B. Les limites de la protection de l’indivisaire défaillant
Le jugement est rendu de manière réputée contradictoire. Le défendeur, régulièrement assigné, n’a pas comparu et n’a pas constitué avocat. Cette défaillance procédurale ne l’a pas privé de toute protection. La procédure de partage comporte des garanties destinées à protéger l’indivisaire même passif.
Le notaire avait notifié le projet d’état liquidatif par lettre recommandée avant de convoquer le défendeur à son étude. Cette formalité garantit l’information de l’indivisaire sur les propositions de partage. Le procès-verbal de carence dressé le 31 janvier 2025 atteste de la régularité de cette convocation.
La signification des conclusions de la demanderesse le 23 avril 2025 a ensuite permis au défendeur de connaître les demandes formées contre lui. Il disposait du temps nécessaire pour constituer avocat et contester le projet de partage.

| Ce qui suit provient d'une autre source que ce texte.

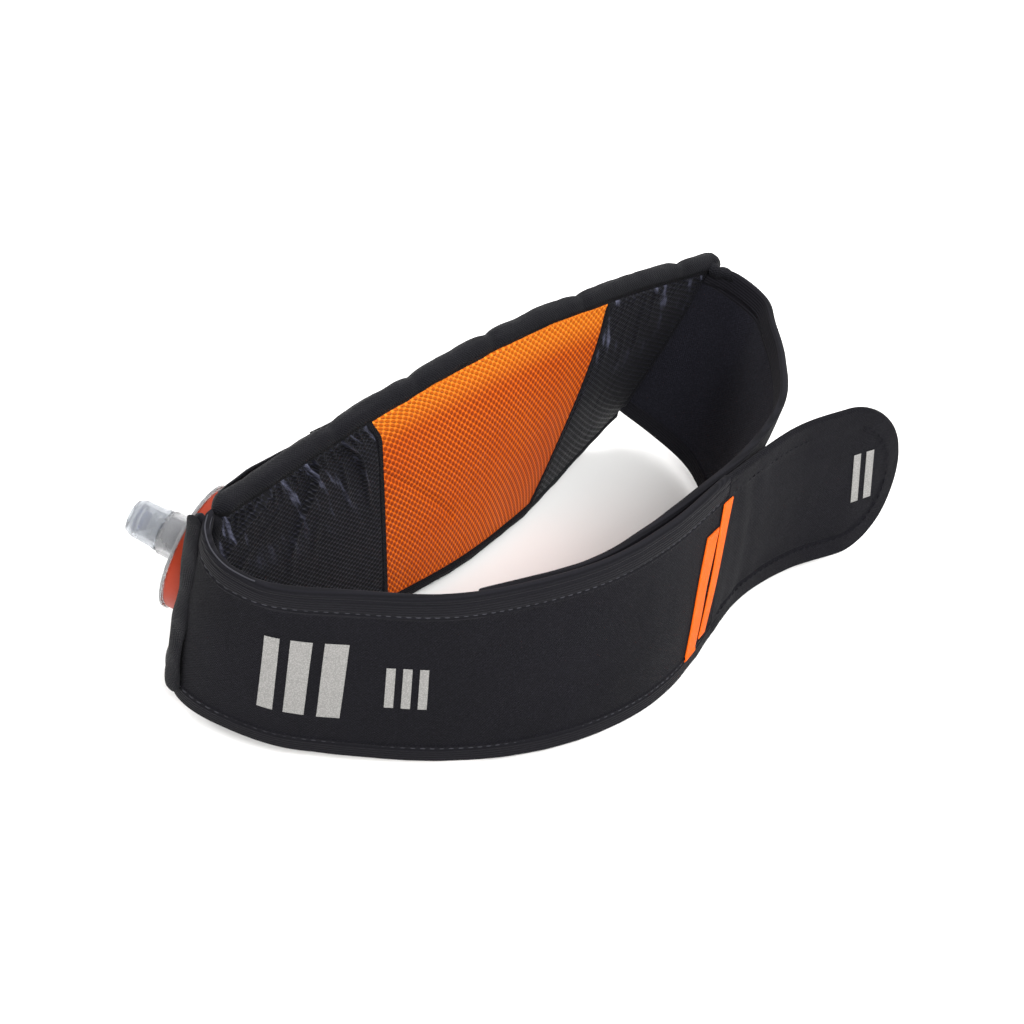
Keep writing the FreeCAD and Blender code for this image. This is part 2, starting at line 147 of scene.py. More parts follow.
class Wall:
    """Ruled cloth wall between a foot and a head curve; depth grows to its outward side."""

    def __init__(self, stations, side):
        self.feet = [Vector(foot) + SHIFT for foot, _ in stations]
        self.heads = [Vector(head) + SHIFT for _, head in stations]
        self.side = side
        self.last = len(stations) - 1.0

    def at(self, foot_u, head_u, share, depth):
        foot = catmull(self.feet, foot_u)
        head = catmull(self.heads, head_u)
        step = 0.03
        after = catmull(self.feet, foot_u + step) + catmull(self.heads, head_u + step)
        before = catmull(self.feet, foot_u - step) + catmull(self.heads, head_u - step)
        normal = (after - before).cross(head - foot).normalized() * self.side
        return foot + (head - foot) * share + normal * depth

    def piece(self, start, end):
        """Point function over a stretch: t along it, v up it."""
        def point(t, v, depth):
            u = mix(start, end, t)
            return self.at(u, u, v, depth)
        return point


left_wall = Wall(LEFT_WING, 1)
tab_wall = Wall(TAB, 1)
right_wall = Wall(RIGHT_WING, -1)


def stations_by_x(points, low, high, count=240):
    """Curve stations at evenly spaced x between low and high."""
    points = [Vector(p) for p in points]
    return [last_below(0.0, len(points) - 1.0, lambda u: catmull(points, u).x < x, 26)
            for x in steps(count, low, high)]


foot_stations = stations_by_x(PANEL_FOOT, PANEL_FOOT[0][0], PANEL_FOOT[-1][0])
head_stations = stations_by_x(PANEL_HEAD, PANEL_HEAD[0][0], PANEL_HEAD[-1][0])
panel_wall = Wall([((0, 0, 0), (0, 0, 1))] * 2, -1)
panel_wall.feet = [Vector(p) + SHIFT for p in PANEL_FOOT]
panel_wall.heads = [Vector(p) + SHIFT for p in PANEL_HEAD]


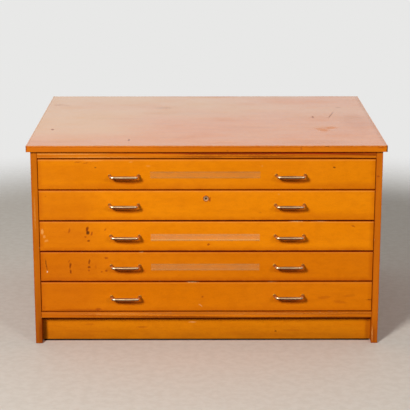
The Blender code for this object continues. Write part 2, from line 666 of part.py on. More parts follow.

Ces garanties procédurales préservent le droit au procès équitable de l’indivisaire défaillant. Elles lui permettent d’exercer un recours contre le jugement d’homologation. En l’espèce, le jugement étant rendu en premier ressort, le défendeur conserve la faculté d’interjeter appel.
La protection de l’indivisaire défaillant trouve cependant ses limites. Le droit au partage, consacré par l’article 815 du Code civil, ne saurait être paralysé indéfiniment par l’inaction d’un coïndivisaire. Le tribunal apporte ici une réponse équilibrée : il homologue le partage tout en préservant les voies de recours du défendeur.